**Recorded data**
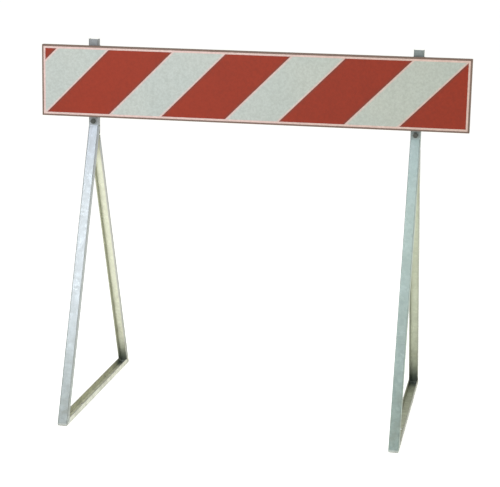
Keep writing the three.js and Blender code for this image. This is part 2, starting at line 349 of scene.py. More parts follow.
def rounded_path(corners, radii, steps=8):
    """The points of a path in Y and Z with its inside corners rounded."""
    path = [corners[0]]
    for before, corner, after, radius in zip(corners, corners[1:], corners[2:], radii):
        arriving = (corner - before).normalized()
        leaving = (after - corner).normalized()
        turn = arriving.angle_signed(leaving)
        setback = radius * math.tan(abs(turn) / 2)
        start = corner - arriving * setback
        inward = Vector((-arriving.y, arriving.x)) * -math.copysign(1, turn)
        centre = start + inward * radius
        for step in range(steps + 1):
            swing = Matrix.Rotation(-turn * step / steps, 2)
            path.append(centre + swing @ (start - centre))
    path.append(corners[-1])
    return path


def turn_left(direction):
    return Vector((-direction.y, direction.x))


def ground_corners():
    """The sharp corners of a stand in Y and Z, and the directions between them."""
    bend = Vector((UPRIGHT_FRONT, BEND_HEIGHT))
    front = Vector((FRONT_CORNER, 0))
    rear = Vector((REAR_CORNER, 0))
    tab_bend = Vector((TAB_BACK, TAB_BEND))
    down_front = (front - bend).normalized()
    along_ground = (rear - front).normalized()
    up_back = (tab_bend - rear).normalized()
    return bend, front, rear, tab_bend, down_front, along_ground, up_back


def inside_corner(corner, arriving, leaving):
    """Where the flange edges of two neighbouring legs meet."""
    bisector = (turn_left(arriving) + turn_left(leaving)).normalized()
    return corner + bisector * (CHANNEL_FLANGE / bisector.dot(turn_left(leaving)))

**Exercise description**
Copy out every line of the data above, exactly as given.

**Written answer**
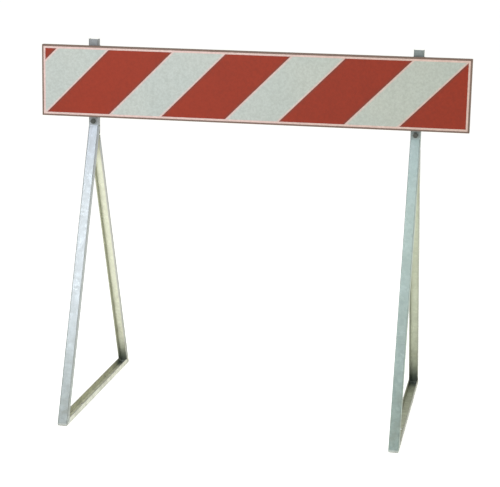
Keep writing the three.js and Blender code for this image. This is part 2, starting at line 349 of scene.py. More parts follow.
def rounded_path(corners, radii, steps=8):
    """The points of a path in Y and Z with its inside corners rounded."""
    path = [corners[0]]
    for before, corner, after, radius in zip(corners, corners[1:], corners[2:], radii):
        arriving = (corner - before).normalized()
        leaving = (after - corner).normalized()
        turn = arriving.angle_signed(leaving)
        setback = radius * math.tan(abs(turn) / 2)
        start = corner - arriving * setback
        inward = Vector((-arriving.y, arriving.x)) * -math.copysign(1, turn)
        centre = start + inward * radius
        for step in range(steps + 1):
            swing = Matrix.Rotation(-turn * step / steps, 2)
            path.append(centre + swing @ (start - centre))
    path.append(corners[-1])
    return path


def turn_left(direction):
    return Vector((-direction.y, direction.x))


def ground_corners():
    """The sharp corners of a stand in Y and Z, and the directions between them."""
    bend = Vector((UPRIGHT_FRONT, BEND_HEIGHT))
    front = Vector((FRONT_CORNER, 0))
    rear = Vector((REAR_CORNER, 0))
    tab_bend = Vector((TAB_BACK, TAB_BEND))
    down_front = (front - bend).normalized()
    along_ground = (rear - front).normalized()
    up_back = (tab_bend - rear).normalized()
    return bend, front, rear, tab_bend, down_front, along_ground, up_back


def inside_corner(corner, arriving, leaving):
    """Where the flange edges of two neighbouring legs meet."""
    bisector = (turn_left(arriving) + turn_left(leaving)).normalized()
    return corner + bisector * (CHANNEL_FLANGE / bisector.dot(turn_left(leaving)))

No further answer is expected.